**Dataset content**
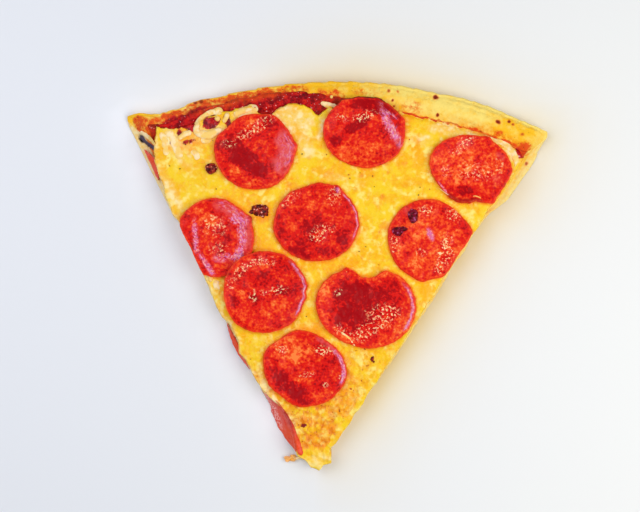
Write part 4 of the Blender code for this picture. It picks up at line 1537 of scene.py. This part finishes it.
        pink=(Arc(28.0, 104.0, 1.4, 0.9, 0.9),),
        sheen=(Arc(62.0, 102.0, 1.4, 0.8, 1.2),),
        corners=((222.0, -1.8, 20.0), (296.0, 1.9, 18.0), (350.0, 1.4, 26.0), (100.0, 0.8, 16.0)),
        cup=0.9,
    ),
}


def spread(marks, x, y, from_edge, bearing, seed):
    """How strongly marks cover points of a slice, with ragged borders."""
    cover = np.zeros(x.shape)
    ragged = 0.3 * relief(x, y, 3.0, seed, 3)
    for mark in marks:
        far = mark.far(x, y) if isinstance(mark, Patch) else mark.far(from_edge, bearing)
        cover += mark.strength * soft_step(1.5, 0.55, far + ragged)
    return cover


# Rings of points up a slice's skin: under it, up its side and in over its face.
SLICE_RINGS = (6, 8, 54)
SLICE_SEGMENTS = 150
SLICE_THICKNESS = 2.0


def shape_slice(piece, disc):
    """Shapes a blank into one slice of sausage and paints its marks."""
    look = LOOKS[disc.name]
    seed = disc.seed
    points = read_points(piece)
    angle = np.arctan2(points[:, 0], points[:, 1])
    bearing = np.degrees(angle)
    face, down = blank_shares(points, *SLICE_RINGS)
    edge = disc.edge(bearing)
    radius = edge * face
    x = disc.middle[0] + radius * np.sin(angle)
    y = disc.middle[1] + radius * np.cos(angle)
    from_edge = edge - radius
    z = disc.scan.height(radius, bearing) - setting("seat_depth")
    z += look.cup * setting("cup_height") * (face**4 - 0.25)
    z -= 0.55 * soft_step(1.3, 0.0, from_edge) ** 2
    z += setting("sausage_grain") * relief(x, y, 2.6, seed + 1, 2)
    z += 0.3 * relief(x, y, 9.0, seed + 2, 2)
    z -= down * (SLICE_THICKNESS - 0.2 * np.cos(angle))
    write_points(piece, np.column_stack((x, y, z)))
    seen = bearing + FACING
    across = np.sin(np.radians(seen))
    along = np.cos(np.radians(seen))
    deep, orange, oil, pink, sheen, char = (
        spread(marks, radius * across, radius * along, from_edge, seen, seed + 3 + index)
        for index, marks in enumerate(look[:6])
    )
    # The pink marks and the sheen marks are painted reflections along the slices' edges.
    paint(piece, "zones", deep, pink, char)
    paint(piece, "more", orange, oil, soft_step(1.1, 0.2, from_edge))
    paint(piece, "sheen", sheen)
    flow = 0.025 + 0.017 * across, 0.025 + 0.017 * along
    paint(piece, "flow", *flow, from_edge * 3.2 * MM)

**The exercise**
Repeat the listing exactly, from its first line to its last.

**Full answer**
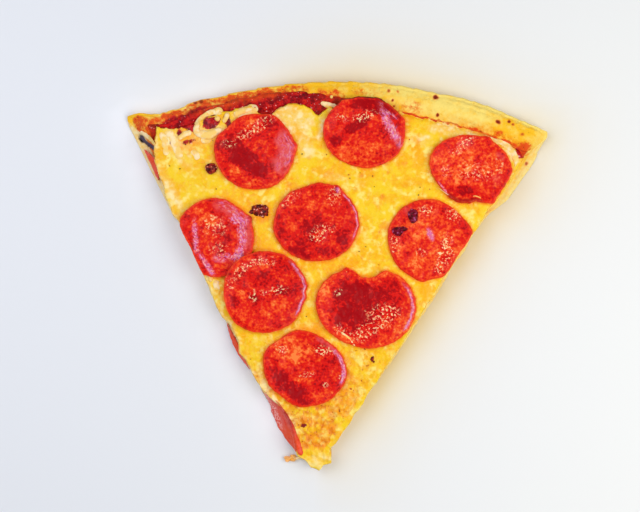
Write part 4 of the Blender code for this picture. It picks up at line 1537 of scene.py. This part finishes it.
        pink=(Arc(28.0, 104.0, 1.4, 0.9, 0.9),),
        sheen=(Arc(62.0, 102.0, 1.4, 0.8, 1.2),),
        corners=((222.0, -1.8, 20.0), (296.0, 1.9, 18.0), (350.0, 1.4, 26.0), (100.0, 0.8, 16.0)),
        cup=0.9,
    ),
}


def spread(marks, x, y, from_edge, bearing, seed):
    """How strongly marks cover points of a slice, with ragged borders."""
    cover = np.zeros(x.shape)
    ragged = 0.3 * relief(x, y, 3.0, seed, 3)
    for mark in marks:
        far = mark.far(x, y) if isinstance(mark, Patch) else mark.far(from_edge, bearing)
        cover += mark.strength * soft_step(1.5, 0.55, far + ragged)
    return cover


# Rings of points up a slice's skin: under it, up its side and in over its face.
SLICE_RINGS = (6, 8, 54)
SLICE_SEGMENTS = 150
SLICE_THICKNESS = 2.0


def shape_slice(piece, disc):
    """Shapes a blank into one slice of sausage and paints its marks."""
    look = LOOKS[disc.name]
    seed = disc.seed
    points = read_points(piece)
    angle = np.arctan2(points[:, 0], points[:, 1])
    bearing = np.degrees(angle)
    face, down = blank_shares(points, *SLICE_RINGS)
    edge = disc.edge(bearing)
    radius = edge * face
    x = disc.middle[0] + radius * np.sin(angle)
    y = disc.middle[1] + radius * np.cos(angle)
    from_edge = edge - radius
    z = disc.scan.height(radius, bearing) - setting("seat_depth")
    z += look.cup * setting("cup_height") * (face**4 - 0.25)
    z -= 0.55 * soft_step(1.3, 0.0, from_edge) ** 2
    z += setting("sausage_grain") * relief(x, y, 2.6, seed + 1, 2)
    z += 0.3 * relief(x, y, 9.0, seed + 2, 2)
    z -= down * (SLICE_THICKNESS - 0.2 * np.cos(angle))
    write_points(piece, np.column_stack((x, y, z)))
    seen = bearing + FACING
    across = np.sin(np.radians(seen))
    along = np.cos(np.radians(seen))
    deep, orange, oil, pink, sheen, char = (
        spread(marks, radius * across, radius * along, from_edge, seen, seed + 3 + index)
        for index, marks in enumerate(look[:6])
    )
    # The pink marks and the sheen marks are painted reflections along the slices' edges.
    paint(piece, "zones", deep, pink, char)
    paint(piece, "more", orange, oil, soft_step(1.1, 0.2, from_edge))
    paint(piece, "sheen", sheen)
    flow = 0.025 + 0.017 * across, 0.025 + 0.017 * along
    paint(piece, "flow", *flow, from_edge * 3.2 * MM)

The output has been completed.